- _REQUIRED TASK_:
Begin with the line that contains "module prong(rise, lean, ear)" and end with the line that contains "bpy.data.objects.remove(obj)": copy that span of lines exactly, and nothing outside it.

- _GIVEN MATERIAL_:
▼
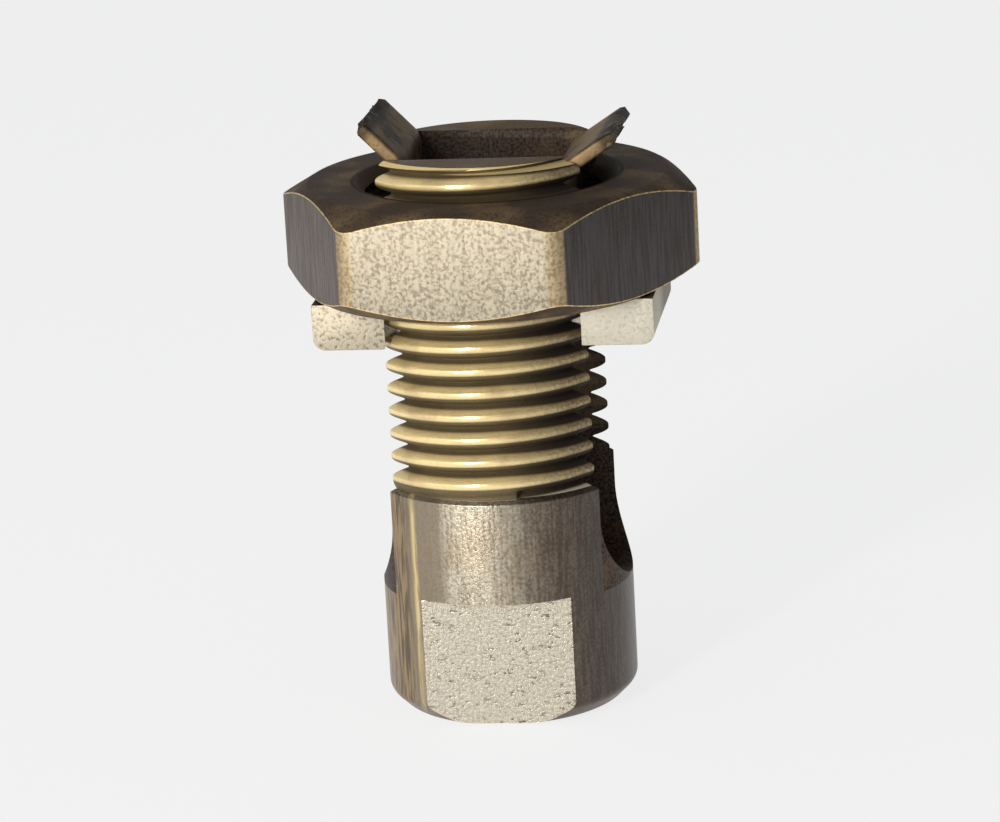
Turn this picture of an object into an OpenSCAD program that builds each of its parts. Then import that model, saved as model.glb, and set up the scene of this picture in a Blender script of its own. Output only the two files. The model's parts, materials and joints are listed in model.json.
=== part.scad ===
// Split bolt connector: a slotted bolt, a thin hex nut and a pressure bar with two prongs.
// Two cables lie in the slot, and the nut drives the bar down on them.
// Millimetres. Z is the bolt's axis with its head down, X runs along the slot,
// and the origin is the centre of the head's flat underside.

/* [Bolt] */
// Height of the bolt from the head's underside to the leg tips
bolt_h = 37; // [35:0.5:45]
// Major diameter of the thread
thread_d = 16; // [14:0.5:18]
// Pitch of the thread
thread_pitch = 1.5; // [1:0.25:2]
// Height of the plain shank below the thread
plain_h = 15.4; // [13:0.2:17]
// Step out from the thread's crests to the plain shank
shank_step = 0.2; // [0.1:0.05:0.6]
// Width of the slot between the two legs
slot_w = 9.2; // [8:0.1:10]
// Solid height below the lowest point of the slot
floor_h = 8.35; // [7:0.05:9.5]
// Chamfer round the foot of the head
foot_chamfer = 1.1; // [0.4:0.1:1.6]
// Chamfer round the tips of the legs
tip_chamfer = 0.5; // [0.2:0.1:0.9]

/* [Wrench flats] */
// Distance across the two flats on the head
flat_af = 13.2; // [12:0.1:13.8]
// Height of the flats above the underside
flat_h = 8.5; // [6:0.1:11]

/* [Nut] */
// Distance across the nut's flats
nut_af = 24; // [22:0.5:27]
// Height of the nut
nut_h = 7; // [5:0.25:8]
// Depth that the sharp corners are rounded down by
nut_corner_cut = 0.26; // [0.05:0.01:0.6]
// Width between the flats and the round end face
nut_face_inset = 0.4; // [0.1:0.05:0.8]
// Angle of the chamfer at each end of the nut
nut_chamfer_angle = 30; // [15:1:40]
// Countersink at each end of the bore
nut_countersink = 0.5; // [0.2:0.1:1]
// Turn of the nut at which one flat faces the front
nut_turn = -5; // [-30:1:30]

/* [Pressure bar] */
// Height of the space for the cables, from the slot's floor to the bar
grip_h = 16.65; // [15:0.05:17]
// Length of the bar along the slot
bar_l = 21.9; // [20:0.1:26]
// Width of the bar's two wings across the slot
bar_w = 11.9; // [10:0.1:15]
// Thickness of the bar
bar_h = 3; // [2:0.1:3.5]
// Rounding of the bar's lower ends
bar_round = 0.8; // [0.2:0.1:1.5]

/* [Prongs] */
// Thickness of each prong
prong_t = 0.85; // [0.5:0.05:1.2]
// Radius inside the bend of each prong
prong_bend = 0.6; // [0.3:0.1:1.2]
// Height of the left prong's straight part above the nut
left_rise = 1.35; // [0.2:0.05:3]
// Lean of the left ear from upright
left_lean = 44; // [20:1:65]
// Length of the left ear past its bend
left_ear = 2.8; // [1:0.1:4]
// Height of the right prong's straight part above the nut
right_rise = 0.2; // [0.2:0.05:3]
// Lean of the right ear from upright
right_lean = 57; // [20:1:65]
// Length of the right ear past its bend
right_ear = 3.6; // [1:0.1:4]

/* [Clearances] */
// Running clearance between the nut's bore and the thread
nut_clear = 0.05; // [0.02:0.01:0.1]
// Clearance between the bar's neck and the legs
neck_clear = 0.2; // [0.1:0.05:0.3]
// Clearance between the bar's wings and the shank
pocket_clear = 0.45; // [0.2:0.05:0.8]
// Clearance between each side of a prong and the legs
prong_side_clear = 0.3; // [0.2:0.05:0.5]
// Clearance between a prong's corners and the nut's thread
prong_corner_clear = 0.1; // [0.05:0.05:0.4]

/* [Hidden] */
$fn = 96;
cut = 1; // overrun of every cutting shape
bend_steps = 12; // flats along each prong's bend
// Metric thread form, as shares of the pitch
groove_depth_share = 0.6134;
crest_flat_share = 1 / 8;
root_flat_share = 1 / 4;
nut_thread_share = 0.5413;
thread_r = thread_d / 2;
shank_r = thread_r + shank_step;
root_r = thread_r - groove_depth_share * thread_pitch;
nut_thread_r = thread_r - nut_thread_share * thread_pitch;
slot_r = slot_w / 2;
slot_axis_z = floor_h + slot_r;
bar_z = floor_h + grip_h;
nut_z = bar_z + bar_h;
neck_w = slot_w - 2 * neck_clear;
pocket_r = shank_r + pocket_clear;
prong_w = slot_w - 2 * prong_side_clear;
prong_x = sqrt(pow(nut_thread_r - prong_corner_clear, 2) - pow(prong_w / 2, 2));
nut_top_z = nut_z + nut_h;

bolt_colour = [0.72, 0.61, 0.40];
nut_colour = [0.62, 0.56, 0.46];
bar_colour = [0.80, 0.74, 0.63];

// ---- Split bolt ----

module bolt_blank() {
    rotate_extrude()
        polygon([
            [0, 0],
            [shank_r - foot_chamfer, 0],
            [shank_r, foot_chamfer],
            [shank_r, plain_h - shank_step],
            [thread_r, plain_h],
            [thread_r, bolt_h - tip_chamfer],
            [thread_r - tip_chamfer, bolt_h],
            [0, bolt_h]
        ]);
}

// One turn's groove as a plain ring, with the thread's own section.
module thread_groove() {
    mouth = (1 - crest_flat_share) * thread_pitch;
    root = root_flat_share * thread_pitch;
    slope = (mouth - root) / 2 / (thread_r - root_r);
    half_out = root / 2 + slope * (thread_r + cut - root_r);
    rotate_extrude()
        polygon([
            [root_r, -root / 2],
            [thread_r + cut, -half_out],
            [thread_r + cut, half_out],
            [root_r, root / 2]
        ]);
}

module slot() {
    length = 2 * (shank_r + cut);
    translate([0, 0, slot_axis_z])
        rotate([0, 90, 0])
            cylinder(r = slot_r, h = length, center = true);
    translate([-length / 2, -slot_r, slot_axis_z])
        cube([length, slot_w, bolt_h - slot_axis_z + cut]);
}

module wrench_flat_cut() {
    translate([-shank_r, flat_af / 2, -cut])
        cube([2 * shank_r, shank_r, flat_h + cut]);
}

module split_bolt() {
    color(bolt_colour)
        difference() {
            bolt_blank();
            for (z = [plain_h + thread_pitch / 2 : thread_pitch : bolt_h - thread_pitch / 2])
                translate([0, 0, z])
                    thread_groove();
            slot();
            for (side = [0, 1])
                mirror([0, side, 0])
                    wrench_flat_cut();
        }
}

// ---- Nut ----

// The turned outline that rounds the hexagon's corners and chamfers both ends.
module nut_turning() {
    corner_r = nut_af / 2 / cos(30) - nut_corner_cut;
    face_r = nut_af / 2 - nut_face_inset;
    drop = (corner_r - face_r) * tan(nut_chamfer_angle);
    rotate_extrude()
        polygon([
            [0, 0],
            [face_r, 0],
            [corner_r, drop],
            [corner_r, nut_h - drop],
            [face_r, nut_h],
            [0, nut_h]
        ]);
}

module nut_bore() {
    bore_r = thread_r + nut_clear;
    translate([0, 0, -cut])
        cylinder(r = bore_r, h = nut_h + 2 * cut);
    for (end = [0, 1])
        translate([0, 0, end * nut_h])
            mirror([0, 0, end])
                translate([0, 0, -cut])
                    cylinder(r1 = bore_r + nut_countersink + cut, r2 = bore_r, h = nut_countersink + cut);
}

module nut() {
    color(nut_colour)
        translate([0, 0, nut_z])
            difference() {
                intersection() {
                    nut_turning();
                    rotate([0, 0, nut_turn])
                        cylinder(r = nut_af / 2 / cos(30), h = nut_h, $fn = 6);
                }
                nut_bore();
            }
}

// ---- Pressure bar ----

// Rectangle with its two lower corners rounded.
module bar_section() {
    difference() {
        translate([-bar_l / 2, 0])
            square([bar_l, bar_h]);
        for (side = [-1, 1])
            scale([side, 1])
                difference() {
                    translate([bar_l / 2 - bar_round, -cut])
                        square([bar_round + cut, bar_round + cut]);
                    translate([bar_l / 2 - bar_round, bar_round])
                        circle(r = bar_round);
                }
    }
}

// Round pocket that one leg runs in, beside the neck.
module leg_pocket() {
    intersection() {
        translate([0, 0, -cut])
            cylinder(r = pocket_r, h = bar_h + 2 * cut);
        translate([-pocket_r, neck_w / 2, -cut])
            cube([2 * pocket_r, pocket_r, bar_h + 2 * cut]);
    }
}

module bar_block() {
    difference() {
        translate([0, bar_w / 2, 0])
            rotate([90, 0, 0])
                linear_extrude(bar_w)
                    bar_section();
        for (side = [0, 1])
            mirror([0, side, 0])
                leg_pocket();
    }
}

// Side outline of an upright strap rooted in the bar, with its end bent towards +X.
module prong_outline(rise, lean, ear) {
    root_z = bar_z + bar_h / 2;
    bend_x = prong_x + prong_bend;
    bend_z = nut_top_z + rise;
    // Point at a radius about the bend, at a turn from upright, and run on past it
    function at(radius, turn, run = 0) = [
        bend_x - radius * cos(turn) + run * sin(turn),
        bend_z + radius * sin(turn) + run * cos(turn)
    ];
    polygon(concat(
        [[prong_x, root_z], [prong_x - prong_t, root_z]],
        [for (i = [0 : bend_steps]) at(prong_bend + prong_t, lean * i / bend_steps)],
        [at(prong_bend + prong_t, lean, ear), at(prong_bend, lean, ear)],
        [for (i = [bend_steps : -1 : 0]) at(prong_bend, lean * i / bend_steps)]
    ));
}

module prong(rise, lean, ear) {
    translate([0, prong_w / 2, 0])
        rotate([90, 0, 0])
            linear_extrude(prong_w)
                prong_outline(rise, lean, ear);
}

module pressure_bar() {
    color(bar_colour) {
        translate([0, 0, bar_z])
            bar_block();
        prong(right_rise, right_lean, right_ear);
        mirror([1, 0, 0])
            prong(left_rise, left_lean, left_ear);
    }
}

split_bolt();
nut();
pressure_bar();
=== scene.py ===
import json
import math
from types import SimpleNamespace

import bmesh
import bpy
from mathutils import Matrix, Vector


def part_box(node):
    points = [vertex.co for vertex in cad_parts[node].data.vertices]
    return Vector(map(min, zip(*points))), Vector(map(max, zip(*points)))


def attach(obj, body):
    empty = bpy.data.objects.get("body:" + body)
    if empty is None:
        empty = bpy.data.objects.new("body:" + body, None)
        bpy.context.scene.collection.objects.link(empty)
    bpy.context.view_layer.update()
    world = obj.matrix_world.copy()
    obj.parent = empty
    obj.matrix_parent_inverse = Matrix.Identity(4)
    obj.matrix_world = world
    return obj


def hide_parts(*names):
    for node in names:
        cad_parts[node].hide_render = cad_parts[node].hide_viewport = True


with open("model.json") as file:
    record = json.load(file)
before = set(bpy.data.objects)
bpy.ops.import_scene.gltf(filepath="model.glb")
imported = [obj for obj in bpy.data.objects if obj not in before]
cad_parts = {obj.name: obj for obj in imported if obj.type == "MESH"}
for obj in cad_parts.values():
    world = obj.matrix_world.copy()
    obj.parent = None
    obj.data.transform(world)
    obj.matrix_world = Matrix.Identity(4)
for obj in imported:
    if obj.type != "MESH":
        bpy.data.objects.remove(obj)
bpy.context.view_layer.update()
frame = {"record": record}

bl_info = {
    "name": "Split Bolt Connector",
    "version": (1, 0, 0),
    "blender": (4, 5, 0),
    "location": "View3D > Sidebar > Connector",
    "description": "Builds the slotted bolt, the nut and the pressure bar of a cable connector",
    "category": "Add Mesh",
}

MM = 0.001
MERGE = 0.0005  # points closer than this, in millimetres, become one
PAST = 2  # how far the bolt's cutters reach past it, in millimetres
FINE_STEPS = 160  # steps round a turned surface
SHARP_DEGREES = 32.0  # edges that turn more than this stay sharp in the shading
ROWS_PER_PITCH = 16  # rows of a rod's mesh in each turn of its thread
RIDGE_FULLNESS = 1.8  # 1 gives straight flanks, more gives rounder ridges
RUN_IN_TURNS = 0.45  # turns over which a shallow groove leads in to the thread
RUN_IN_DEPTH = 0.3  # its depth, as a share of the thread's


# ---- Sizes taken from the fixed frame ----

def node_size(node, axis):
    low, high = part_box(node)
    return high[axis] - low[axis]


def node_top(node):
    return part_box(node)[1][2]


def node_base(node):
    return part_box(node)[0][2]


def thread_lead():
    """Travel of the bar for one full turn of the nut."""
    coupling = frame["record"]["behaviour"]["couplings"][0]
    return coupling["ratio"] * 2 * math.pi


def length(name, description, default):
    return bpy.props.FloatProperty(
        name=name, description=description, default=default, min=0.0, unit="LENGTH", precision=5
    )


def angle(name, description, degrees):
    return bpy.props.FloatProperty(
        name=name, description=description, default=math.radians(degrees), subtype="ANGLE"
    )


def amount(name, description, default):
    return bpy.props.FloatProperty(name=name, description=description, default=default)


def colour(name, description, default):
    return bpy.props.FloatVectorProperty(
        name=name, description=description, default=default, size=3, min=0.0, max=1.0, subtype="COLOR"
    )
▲
- _FULL OUTPUT_:
module prong(rise, lean, ear) {
    translate([0, prong_w / 2, 0])
        rotate([90, 0, 0])
            linear_extrude(prong_w)
                prong_outline(rise, lean, ear);
}

module pressure_bar() {
    color(bar_colour) {
        translate([0, 0, bar_z])
            bar_block();
        prong(right_rise, right_lean, right_ear);
        mirror([1, 0, 0])
            prong(left_rise, left_lean, left_ear);
    }
}

split_bolt();
nut();
pressure_bar();
=== scene.py ===
import json
import math
from types import SimpleNamespace

import bmesh
import bpy
from mathutils import Matrix, Vector


def part_box(node):
    points = [vertex.co for vertex in cad_parts[node].data.vertices]
    return Vector(map(min, zip(*points))), Vector(map(max, zip(*points)))


def attach(obj, body):
    empty = bpy.data.objects.get("body:" + body)
    if empty is None:
        empty = bpy.data.objects.new("body:" + body, None)
        bpy.context.scene.collection.objects.link(empty)
    bpy.context.view_layer.update()
    world = obj.matrix_world.copy()
    obj.parent = empty
    obj.matrix_parent_inverse = Matrix.Identity(4)
    obj.matrix_world = world
    return obj


def hide_parts(*names):
    for node in names:
        cad_parts[node].hide_render = cad_parts[node].hide_viewport = True


with open("model.json") as file:
    record = json.load(file)
before = set(bpy.data.objects)
bpy.ops.import_scene.gltf(filepath="model.glb")
imported = [obj for obj in bpy.data.objects if obj not in before]
cad_parts = {obj.name: obj for obj in imported if obj.type == "MESH"}
for obj in cad_parts.values():
    world = obj.matrix_world.copy()
    obj.parent = None
    obj.data.transform(world)
    obj.matrix_world = Matrix.Identity(4)
for obj in imported:
    if obj.type != "MESH":
        bpy.data.objects.remove(obj)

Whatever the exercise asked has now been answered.